> _Challenge_: Search the listing for the string "piece" and copy every line that contains it.

(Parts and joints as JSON)

****

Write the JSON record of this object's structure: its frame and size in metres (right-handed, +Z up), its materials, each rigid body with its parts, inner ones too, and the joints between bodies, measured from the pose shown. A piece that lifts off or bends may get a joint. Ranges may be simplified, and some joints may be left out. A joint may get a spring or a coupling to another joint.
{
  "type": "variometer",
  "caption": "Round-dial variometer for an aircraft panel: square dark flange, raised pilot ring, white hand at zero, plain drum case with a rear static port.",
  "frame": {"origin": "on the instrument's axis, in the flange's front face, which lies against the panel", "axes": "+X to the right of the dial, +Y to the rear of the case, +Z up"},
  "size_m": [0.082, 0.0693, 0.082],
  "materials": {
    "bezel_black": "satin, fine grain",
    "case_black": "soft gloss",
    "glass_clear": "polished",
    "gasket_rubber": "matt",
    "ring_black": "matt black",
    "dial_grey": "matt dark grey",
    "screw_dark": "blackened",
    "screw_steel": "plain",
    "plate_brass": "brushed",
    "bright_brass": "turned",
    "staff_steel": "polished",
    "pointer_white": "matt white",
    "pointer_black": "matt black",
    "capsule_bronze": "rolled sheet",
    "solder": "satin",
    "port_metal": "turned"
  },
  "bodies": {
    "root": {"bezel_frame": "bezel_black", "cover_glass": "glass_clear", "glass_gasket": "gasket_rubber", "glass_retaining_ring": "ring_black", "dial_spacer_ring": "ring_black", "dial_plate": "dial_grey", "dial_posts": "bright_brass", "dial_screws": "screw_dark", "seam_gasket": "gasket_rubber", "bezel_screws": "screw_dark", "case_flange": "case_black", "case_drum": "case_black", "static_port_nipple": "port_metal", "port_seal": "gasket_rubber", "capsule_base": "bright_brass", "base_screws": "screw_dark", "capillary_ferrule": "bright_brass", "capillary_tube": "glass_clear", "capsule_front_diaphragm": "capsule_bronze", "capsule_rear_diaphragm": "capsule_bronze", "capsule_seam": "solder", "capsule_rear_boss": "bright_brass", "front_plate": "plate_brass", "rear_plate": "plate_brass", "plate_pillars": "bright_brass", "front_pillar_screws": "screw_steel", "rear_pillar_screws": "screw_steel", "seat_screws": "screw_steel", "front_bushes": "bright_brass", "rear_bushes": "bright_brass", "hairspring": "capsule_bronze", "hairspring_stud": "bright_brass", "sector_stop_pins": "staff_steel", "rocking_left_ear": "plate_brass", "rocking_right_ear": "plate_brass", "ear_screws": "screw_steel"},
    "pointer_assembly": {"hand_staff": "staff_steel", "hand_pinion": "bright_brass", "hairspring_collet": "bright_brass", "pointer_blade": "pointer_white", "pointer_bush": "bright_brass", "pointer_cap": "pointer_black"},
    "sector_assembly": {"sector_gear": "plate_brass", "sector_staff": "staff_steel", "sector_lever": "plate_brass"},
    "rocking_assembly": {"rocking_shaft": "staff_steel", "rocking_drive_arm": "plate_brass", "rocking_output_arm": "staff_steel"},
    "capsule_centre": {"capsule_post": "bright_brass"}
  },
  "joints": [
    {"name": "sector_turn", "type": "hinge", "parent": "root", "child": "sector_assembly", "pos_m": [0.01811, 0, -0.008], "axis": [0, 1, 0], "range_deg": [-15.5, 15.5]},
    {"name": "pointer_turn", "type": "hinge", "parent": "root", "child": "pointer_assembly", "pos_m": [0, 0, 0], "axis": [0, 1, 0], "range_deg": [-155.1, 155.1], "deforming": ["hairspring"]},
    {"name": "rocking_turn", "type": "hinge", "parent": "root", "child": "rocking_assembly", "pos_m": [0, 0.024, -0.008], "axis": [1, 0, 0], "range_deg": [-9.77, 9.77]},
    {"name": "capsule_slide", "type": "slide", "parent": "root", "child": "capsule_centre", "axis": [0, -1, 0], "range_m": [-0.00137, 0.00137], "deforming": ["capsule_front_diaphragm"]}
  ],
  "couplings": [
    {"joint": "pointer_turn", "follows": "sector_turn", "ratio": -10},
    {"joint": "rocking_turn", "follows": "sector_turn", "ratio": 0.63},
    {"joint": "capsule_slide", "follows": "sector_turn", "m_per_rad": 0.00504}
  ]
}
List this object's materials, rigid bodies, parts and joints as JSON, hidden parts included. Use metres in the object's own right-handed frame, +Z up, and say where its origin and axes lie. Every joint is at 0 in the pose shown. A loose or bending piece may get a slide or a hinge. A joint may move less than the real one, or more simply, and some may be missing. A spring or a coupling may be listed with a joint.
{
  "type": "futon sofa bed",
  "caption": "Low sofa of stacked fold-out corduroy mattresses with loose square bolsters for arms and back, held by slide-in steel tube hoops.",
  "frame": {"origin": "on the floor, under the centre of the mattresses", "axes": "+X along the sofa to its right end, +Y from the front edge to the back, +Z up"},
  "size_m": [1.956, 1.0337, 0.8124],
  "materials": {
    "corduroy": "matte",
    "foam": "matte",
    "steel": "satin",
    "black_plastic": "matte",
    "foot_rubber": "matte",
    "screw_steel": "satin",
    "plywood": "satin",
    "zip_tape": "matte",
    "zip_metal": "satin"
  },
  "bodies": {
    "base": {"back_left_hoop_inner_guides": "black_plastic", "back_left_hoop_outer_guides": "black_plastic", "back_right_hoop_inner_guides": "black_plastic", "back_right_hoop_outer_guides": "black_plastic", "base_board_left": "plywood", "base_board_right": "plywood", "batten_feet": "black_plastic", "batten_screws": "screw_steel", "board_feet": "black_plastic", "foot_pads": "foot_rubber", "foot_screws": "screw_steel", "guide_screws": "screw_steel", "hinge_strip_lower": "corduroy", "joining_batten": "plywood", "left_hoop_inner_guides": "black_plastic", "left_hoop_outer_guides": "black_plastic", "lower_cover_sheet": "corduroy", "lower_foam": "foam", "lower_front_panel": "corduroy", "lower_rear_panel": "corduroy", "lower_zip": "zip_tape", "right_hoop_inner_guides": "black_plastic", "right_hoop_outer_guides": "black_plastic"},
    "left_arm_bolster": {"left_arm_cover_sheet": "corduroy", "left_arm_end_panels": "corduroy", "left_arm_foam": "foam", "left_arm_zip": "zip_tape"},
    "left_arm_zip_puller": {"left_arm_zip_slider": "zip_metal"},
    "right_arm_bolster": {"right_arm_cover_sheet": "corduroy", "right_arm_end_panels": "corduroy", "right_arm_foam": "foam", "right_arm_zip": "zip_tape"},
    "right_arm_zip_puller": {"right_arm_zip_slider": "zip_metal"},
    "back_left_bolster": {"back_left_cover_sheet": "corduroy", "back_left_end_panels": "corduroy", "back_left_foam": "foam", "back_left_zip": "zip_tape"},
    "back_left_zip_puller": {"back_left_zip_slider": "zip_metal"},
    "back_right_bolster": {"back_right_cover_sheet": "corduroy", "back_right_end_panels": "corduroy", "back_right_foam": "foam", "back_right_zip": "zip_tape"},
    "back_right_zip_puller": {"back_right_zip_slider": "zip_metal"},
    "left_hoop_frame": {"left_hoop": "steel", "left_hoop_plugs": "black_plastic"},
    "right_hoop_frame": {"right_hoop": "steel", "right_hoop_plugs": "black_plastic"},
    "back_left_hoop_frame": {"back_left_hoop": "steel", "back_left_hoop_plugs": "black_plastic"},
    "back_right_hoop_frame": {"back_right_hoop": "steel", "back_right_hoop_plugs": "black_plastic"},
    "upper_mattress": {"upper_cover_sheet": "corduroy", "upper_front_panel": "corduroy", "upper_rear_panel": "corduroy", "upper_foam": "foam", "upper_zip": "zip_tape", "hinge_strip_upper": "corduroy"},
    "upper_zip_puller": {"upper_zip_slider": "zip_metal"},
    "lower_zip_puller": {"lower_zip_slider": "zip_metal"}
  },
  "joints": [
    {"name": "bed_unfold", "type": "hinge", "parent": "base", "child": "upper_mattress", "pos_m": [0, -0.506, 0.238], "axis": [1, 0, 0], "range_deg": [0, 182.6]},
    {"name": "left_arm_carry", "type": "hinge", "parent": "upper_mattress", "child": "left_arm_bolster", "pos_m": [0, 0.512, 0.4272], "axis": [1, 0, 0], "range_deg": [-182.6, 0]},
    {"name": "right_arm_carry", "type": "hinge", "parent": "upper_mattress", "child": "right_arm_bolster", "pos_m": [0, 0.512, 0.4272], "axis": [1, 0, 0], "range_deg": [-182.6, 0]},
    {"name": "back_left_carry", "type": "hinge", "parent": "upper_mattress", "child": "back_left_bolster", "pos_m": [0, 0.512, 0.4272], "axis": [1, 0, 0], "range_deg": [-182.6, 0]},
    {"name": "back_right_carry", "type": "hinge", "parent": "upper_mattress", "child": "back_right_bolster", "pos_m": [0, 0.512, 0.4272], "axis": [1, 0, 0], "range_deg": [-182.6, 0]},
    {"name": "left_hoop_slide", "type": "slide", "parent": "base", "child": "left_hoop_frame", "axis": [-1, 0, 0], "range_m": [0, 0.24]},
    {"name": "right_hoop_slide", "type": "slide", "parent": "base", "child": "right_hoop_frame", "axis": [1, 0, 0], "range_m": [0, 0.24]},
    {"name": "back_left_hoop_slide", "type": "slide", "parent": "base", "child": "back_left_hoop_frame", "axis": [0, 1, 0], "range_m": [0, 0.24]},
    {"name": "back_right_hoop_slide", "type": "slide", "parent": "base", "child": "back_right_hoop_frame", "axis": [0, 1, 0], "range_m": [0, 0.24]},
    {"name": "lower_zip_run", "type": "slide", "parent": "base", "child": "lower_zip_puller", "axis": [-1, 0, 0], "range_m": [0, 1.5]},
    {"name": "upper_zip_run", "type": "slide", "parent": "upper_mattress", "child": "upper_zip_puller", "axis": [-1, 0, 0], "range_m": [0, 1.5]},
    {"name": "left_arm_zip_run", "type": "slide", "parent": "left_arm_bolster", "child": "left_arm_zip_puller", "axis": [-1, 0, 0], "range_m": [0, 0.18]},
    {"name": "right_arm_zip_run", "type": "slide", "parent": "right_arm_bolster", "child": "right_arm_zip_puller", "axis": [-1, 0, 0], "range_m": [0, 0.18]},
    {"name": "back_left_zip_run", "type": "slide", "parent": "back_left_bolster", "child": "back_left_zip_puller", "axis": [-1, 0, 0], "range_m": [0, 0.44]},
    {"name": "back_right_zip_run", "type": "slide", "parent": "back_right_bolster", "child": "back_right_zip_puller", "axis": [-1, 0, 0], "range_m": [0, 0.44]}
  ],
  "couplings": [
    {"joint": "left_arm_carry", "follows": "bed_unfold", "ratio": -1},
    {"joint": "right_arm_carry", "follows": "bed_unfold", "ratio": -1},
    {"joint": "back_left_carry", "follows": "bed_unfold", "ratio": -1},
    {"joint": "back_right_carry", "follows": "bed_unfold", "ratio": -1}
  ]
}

****

> _Task result_:
Write the JSON record of this object's structure: its frame and size in metres (right-handed, +Z up), its materials, each rigid body with its parts, inner ones too, and the joints between bodies, measured from the pose shown. A piece that lifts off or bends may get a joint. Ranges may be simplified, and some joints may be left out. A joint may get a spring or a coupling to another joint.
List this object's materials, rigid bodies, parts and joints as JSON, hidden parts included. Use metres in the object's own right-handed frame, +Z up, and say where its origin and axes lie. Every joint is at 0 in the pose shown. A loose or bending piece may get a slide or a hinge. A joint may move less than the real one, or more simply, and some may be missing. A spring or a coupling may be listed with a joint.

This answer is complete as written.